Nearly 800,000 immigrants are affected by the White House decision this week to end the Deferred Action for Childhood Arrivals program, or DACA, in six months. Under DACA, these residents—brought here illegally when they were children—have been allowed to live and work in the U.S. DACA recipients are often called DREAMers, after the Development, Relief and Education for Alien Minors act, which offered many of the same protections as DACA but never passed Congress. The Trump administration change in policy means the DACA recipients are now facing such challenges as deportation, finding health coverage, or even obtaining driver’s licenses.
Here’s what we know about what could happen next with DACA recipients.
In the short term...
DACA recipients might not have to fret about being targeted by Immigration and Customs Enforcement. President Donald Trump tweeted Thursday that “for all of those (DACA) that are concerned about your status during the 6 month period, you have nothing to worry about - No action!”
Those whose DACA work permits expire between now and March 5, 2018—the end of the six-month period—have until October 5 to apply for a renewal. But the Department of Homeland Security is not accepting any submissions from new applicants.
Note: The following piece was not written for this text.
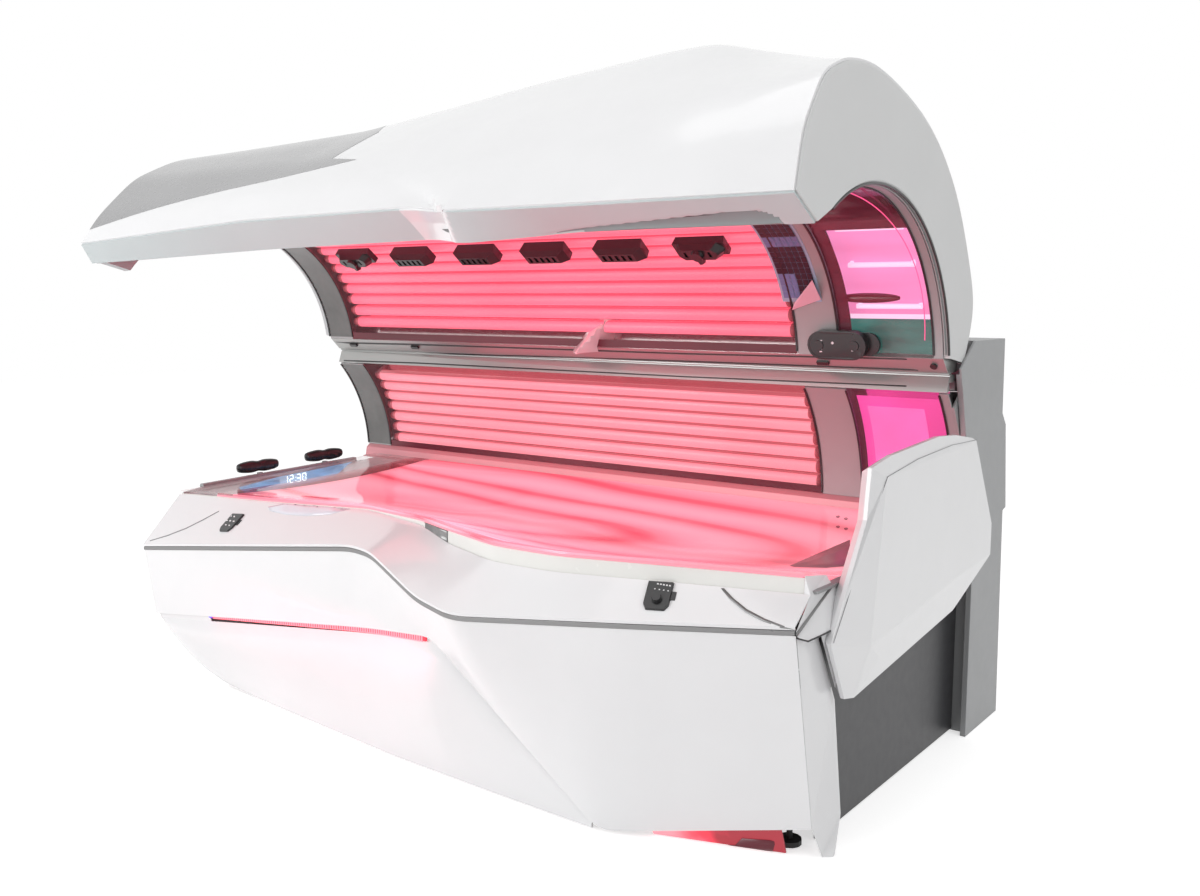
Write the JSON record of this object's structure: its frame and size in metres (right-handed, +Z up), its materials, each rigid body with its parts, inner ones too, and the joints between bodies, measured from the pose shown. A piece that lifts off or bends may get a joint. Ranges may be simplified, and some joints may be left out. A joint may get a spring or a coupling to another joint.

In the intermediate term...
Trump has urged Congress to take up the issue, tweeting that lawmakers should “get ready to do your job.” He’s also mentioned that he’d revisit the program if Congress can’t legalize it. Despite pressure under both Democratic and Republican presidents, Congress has famously failed to reform American immigration policy. Yet House Speaker Paul Ryan insisted compromise on DACA was possible.
“We’ve got a timeline, six months, now we’ve got to go find where the consensus is on how to come to it with a solution,” Ryan told the New York Times on Thursday. “The DACA dilemma is a symptom that stems from the fact that we do not have control of our borders. So it is only reasonable that while fixing this serious, real problem, we also try and address the root cause of that problem, and that is border security.”
There are already a few proposals in the works. The Democrats largely support the DREAM Act, which was introduced in July by Democratic Representative Lucille Roybal-Allard, from California, and had the support of about 120 lawmakers, the Huffington Post reported. There’s also the GOP-backed RAISE Act, which would lower immigration by “rebalancing the system toward employment-based visas and immediate-family household members,” according to co-sponsor Senator Tom Cotton, the Republican from Arkansas.
In the long term...
Unless something is done, DACA recipients will begin losing protection on March 5, 2018. The next steps are unclear.
Because DREAMers had to submit personal information proving their immigration status when they first applied for DACA, the government knows exactly where they are for easy deportation, as Vox explained.
The Department of Homeland Security said it would not “proactively” provide a DREAMer’s location to immigration officials, but would do so if the DACA recipient “poses a risk to national security or public safety” or “meets the criteria for the issuance of a Notice to Appear or a referral to ICE”—bureaucratic language that suggests Homeland Security will comply with immigration requests for information.
But President Trump said his agencies would only target DACA recipients who commit crimes.
“Our enforcement priorities remain unchanged. We are focused on criminals, security threats, recent border crossers, visa overstays and repeat violators,” Trump said in a statement. “I have advised the Department of Homeland Security that DACA recipients are not enforcement priorities unless they are criminals, are involved in criminal activity or are members of a gang.”
Trump has continued the Obama-era deportations of criminals, but critics say his administration has also swept up many people whose only crime is being undocumented. Overall, deportations have jumped 31 percent this year compared to the same period last year, as Fox News reported.